Imagine an alternative past, where instead of cookie-cutter, Levitt Town type developments, developers built high-rises, where people could own their piece of the American Dream while being within easy reach of all life’s amenities — restaurants and groceries and especially cultural attractions. The endless traffic jams would be a thing of dystopian nightmares, instead of a daily routine. “Stoop culture,” which Jane Jacobs so eloquently described in “Death and Life of Great American Cities,” would flourish, as people get to know their neighbors.
These transformations are re-shaping middle-size cities across America. Places like Greeneville, S.C. and Des Moines, Iowa are topping livability indexes through a mix of vertical growth and repurposing of cheap factory and warehouse space into artisanal goods and services, creating opportunities in these tight-knit, walkable communities.

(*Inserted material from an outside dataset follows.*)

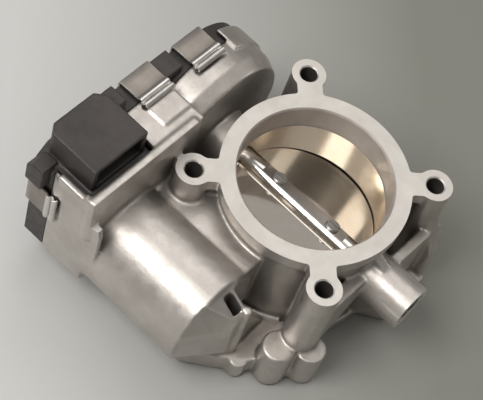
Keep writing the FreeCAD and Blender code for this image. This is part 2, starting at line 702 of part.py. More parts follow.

The lesson is clear; the less time we spend in our cars the more time we have to enjoy life on our terms.
The State of California’s draconian housing requirements, to add more than 400 housing units to our stock, will continue to bedevil our community for decades to come. Fact is, Ojai doesn’t need that housing stock, and there’s nowhere to put it.
In a sensible world, we could use creative work-arounds, like a “cap-and-trade” system where places like Ojai could barter our housing requirements with city that are really desperate for the space. Fontana, Escondido, Long Beach, etc, would gladly absorb some of our requirements for additional housing stock, leaving the state as a whole on target to make affordable housing a reality for many more people.
The protests would be loud and immediate. Many would demand that any downtown housing development not rise about the two-story standard, or else the character of our town would be destroyed. But you know what really destroys the character of a community? When the characters who create the community can no longer afford to live here.